Combating Drug Trafficking with AML Methods and Technologies

Here are some ways in which AML methods and technologies can be used to combat drug trafficking:

  • Customer Due Diligence (CDD): Financial institutions and other businesses can implement CDD measures to verify the identity of their customers and assess their risk profile. This can help identify potential money laundering activities and suspicious transactions related to drug trafficking.
  • Transaction Monitoring: Financial institutions can use transaction monitoring systems to detect suspicious activities related to drug trafficking. These systems can flag transactions that are inconsistent with a customer's usual activity, involve large amounts of cash, or involve transfers to high-risk countries.
  • AML Screening: Prospects are screened by all financial institutions throughout the onboarding process.

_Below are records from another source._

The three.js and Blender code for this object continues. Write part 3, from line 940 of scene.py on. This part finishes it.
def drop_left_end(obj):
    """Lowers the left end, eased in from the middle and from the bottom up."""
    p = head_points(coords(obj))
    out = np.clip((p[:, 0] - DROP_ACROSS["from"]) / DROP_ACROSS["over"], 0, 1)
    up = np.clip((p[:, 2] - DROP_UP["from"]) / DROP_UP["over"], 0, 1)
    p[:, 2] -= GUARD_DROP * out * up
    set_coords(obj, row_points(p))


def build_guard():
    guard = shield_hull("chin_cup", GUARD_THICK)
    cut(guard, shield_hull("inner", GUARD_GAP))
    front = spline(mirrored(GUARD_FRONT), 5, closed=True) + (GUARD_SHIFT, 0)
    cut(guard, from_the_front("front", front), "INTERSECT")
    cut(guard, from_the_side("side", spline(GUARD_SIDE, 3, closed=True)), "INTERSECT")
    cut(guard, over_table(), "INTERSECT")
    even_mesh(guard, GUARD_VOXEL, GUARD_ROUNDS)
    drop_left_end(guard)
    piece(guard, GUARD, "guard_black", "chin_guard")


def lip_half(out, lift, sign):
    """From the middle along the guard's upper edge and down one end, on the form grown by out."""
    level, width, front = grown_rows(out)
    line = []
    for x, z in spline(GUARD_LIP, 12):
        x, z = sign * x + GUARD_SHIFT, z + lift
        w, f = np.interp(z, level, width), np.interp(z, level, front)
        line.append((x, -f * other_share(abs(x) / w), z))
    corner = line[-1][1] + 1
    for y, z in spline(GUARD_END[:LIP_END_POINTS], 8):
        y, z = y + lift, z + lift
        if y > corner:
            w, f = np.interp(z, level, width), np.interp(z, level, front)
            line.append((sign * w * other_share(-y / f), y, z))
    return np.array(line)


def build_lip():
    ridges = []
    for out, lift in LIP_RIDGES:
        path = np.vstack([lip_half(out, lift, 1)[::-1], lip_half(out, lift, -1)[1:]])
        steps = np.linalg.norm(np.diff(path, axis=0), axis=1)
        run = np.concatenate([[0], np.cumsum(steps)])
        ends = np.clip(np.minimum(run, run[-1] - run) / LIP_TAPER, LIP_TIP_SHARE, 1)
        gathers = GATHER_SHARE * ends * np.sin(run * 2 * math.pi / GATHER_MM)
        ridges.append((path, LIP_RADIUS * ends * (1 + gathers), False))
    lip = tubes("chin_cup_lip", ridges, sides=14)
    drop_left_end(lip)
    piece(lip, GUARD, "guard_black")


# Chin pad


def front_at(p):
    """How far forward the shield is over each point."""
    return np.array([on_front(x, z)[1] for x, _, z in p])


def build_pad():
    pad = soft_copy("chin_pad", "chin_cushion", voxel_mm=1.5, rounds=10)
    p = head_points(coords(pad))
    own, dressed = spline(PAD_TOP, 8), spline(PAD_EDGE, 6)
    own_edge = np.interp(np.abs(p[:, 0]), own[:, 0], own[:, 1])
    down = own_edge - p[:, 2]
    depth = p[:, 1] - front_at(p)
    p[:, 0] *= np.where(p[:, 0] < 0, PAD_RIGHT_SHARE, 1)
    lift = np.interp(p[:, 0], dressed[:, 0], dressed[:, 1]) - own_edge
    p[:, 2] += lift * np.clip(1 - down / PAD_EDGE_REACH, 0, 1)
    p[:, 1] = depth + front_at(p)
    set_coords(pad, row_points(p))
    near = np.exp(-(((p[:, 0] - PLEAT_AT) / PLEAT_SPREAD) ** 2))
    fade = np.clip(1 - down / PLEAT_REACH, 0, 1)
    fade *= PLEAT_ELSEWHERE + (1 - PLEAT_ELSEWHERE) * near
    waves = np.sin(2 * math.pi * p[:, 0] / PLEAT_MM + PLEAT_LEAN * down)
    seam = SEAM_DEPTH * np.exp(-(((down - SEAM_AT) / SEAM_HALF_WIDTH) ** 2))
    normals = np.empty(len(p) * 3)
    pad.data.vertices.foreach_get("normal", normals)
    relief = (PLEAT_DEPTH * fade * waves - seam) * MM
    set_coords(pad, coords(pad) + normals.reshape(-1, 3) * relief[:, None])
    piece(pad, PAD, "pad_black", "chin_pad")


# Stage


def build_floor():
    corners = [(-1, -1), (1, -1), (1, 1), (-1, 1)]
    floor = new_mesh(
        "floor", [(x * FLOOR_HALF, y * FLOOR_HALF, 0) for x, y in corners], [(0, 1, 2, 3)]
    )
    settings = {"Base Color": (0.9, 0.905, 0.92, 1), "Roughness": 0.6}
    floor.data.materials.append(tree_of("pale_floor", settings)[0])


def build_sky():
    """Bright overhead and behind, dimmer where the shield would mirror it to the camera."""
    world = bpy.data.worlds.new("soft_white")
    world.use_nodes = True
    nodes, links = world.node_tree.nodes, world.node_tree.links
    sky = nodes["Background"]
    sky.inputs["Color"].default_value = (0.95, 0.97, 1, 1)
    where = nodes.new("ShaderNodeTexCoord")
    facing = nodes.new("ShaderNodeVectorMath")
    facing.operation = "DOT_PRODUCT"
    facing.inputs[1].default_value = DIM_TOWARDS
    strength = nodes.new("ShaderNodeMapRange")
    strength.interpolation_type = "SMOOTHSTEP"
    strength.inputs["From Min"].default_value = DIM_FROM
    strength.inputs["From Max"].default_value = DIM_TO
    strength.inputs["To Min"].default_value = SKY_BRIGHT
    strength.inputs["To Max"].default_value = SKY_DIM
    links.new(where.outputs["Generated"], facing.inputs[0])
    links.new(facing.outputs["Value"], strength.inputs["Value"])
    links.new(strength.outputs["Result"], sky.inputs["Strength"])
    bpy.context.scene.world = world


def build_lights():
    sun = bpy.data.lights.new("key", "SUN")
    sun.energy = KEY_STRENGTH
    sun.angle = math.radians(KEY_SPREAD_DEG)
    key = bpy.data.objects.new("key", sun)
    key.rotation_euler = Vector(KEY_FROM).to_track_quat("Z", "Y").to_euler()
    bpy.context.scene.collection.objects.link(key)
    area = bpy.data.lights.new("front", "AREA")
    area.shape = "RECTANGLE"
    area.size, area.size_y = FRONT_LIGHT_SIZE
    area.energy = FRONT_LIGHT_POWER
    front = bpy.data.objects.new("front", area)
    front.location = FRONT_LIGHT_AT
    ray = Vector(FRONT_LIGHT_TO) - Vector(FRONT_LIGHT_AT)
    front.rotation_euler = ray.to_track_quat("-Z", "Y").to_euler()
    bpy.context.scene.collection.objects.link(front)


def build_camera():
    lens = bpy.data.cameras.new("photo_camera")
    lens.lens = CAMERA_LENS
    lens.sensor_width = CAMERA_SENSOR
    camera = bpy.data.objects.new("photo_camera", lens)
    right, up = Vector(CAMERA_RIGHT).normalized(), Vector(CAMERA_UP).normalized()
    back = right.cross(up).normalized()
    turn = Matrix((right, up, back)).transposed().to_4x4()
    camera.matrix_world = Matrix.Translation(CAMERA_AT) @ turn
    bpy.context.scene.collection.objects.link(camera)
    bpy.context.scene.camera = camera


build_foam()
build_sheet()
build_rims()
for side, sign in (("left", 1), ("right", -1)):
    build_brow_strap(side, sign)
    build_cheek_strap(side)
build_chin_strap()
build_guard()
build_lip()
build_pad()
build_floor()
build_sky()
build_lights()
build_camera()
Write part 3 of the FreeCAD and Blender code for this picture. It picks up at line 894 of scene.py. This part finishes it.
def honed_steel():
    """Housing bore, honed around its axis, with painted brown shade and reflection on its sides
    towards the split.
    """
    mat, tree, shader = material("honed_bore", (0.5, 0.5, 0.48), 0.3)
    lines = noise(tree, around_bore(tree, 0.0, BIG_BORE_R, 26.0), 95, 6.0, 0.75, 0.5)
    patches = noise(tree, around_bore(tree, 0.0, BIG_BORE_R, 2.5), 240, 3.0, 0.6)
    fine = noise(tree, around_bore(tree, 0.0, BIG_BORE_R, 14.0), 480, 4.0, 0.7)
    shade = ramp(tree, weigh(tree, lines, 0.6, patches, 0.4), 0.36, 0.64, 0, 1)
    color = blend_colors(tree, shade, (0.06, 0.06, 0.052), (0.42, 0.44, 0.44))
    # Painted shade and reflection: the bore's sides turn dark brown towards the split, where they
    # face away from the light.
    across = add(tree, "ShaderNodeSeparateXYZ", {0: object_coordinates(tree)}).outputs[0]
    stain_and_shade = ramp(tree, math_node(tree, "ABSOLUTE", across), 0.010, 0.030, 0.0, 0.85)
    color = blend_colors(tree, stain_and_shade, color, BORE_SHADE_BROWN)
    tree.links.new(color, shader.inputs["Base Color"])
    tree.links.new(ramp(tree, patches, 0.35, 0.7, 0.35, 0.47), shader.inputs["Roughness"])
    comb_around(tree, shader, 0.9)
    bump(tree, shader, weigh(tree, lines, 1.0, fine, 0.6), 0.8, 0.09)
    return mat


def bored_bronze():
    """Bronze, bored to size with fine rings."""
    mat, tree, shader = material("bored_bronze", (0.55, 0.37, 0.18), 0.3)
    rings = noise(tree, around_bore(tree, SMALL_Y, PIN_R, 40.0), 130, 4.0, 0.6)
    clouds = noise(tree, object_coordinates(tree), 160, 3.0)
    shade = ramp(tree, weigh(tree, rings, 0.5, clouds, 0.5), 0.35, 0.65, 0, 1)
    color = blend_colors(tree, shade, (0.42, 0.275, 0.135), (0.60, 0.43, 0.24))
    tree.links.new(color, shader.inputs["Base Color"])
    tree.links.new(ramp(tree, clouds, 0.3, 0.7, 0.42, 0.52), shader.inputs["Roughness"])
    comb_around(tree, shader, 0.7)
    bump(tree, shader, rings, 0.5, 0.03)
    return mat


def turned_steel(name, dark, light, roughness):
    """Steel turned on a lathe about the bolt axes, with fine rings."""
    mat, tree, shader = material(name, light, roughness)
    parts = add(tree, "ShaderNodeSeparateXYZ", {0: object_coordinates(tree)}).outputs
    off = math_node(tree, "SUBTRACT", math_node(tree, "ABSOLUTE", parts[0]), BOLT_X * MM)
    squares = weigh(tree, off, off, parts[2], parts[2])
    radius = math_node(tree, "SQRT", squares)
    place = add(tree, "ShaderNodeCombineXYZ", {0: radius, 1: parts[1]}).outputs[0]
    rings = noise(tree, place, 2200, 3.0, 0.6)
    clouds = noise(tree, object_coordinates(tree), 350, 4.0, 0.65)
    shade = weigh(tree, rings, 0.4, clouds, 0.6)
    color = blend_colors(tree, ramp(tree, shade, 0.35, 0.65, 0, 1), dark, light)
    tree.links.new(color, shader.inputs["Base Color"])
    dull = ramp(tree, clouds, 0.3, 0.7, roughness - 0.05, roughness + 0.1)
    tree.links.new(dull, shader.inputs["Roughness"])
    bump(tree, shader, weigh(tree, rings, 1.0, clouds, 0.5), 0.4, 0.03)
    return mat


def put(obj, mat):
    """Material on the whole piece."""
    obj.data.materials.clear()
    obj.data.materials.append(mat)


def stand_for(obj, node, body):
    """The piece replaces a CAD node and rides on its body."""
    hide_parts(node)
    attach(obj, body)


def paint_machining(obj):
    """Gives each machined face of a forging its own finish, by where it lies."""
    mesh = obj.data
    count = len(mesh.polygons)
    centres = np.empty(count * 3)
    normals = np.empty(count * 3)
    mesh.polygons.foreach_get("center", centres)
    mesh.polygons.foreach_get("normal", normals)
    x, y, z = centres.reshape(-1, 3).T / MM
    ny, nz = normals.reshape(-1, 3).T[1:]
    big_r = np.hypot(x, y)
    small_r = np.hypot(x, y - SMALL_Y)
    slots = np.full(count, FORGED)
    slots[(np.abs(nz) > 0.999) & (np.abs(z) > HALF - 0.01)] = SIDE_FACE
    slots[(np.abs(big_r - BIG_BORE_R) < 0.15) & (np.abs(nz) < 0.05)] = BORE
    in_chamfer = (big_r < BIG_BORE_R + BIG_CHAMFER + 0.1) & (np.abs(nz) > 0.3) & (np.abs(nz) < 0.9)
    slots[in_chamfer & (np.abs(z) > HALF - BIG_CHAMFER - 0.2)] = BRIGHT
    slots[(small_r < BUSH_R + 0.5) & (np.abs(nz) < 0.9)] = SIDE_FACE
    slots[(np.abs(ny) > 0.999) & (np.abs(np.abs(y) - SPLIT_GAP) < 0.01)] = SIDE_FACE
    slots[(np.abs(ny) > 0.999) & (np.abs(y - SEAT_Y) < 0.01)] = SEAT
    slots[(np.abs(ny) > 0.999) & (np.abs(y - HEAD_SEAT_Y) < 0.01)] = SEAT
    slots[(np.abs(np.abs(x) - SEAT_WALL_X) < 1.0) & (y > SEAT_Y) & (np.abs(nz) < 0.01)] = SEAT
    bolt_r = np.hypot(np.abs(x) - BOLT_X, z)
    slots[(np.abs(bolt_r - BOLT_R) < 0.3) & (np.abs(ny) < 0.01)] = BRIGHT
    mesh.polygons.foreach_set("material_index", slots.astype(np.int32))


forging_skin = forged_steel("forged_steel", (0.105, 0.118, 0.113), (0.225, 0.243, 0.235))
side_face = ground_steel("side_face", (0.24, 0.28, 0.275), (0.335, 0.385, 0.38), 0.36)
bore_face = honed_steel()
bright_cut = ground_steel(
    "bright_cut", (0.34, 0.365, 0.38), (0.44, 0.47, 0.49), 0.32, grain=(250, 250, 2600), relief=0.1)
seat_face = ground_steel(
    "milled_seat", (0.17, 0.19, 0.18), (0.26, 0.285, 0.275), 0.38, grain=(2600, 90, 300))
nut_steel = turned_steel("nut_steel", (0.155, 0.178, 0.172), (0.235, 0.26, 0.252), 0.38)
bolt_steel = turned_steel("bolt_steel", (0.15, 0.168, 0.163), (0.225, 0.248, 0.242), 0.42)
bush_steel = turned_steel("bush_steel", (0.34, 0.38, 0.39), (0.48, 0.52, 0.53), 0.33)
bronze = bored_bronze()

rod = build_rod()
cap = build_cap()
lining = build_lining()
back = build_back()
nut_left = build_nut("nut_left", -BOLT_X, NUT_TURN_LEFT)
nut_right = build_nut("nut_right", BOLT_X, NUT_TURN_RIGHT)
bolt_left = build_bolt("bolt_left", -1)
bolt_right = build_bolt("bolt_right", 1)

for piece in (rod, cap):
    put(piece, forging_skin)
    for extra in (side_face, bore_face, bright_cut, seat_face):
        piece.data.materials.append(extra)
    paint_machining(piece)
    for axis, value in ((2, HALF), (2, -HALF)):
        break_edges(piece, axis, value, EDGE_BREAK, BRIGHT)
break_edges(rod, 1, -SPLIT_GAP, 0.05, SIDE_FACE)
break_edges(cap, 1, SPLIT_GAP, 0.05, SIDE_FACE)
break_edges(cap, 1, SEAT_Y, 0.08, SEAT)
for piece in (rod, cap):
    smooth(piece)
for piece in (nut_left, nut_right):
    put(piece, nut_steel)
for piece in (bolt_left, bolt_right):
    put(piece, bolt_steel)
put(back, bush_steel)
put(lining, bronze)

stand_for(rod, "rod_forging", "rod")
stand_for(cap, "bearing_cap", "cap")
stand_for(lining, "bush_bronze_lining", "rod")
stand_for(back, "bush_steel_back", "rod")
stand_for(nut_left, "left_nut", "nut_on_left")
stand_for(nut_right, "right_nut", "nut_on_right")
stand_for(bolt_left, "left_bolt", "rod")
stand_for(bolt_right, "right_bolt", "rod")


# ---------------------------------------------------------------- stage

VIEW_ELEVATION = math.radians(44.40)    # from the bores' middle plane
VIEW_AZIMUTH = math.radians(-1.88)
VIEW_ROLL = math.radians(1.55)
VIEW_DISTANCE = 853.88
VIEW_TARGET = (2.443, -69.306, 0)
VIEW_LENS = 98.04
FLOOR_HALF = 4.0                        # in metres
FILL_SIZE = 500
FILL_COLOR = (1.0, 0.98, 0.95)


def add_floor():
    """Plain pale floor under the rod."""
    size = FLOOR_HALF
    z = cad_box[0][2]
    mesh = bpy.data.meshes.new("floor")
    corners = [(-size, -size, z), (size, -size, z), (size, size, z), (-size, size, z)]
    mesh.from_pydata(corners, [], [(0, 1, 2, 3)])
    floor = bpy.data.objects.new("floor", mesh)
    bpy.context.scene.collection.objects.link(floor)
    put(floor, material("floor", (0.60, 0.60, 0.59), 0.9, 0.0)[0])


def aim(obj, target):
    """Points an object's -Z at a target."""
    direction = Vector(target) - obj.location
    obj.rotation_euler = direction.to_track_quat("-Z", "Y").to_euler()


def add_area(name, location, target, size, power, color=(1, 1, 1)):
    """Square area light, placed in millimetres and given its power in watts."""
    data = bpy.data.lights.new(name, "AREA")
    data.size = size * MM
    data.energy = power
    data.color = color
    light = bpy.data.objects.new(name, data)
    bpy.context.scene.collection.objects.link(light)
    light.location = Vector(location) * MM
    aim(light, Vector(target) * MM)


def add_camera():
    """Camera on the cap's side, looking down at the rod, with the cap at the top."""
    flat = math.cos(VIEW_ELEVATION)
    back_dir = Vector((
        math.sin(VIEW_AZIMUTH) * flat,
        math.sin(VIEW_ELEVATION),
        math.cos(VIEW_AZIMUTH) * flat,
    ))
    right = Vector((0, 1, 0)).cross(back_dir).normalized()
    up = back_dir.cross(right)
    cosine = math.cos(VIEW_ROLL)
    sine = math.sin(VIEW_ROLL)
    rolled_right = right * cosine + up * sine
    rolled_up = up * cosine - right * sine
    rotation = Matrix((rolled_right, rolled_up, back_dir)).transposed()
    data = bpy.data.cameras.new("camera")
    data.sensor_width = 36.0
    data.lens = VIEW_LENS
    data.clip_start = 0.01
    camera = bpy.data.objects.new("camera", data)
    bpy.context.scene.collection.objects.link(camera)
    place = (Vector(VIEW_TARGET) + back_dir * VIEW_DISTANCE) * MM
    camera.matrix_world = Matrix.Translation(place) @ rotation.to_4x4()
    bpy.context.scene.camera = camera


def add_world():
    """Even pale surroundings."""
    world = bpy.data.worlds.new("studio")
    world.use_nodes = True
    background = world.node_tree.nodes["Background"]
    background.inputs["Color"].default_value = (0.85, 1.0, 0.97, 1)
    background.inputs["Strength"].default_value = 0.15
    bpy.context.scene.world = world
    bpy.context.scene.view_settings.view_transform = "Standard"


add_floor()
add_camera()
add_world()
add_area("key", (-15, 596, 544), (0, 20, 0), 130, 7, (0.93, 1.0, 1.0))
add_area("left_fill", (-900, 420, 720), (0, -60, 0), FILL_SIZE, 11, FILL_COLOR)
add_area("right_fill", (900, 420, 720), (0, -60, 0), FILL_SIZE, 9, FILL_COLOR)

A conventional single or restricted attribute matching engine, on the other hand, delivers a high proportion of false positives. By combining crucial entity information with external data, a multi-dimension algorithm may improve the efficacy of matching outcomes.
  • Risk Assessment: Financial institutions can use risk assessment models to identify customers and transactions that pose a higher risk of money laundering. This can help focus resources on higher-risk areas and activities related to drug trafficking.
  • Artificial Intelligence (AI) and Machine Learning (ML): AI and ML technologies can be used to analyze large volumes of financial data to identify patterns and anomalies that may indicate money laundering related to drug trafficking.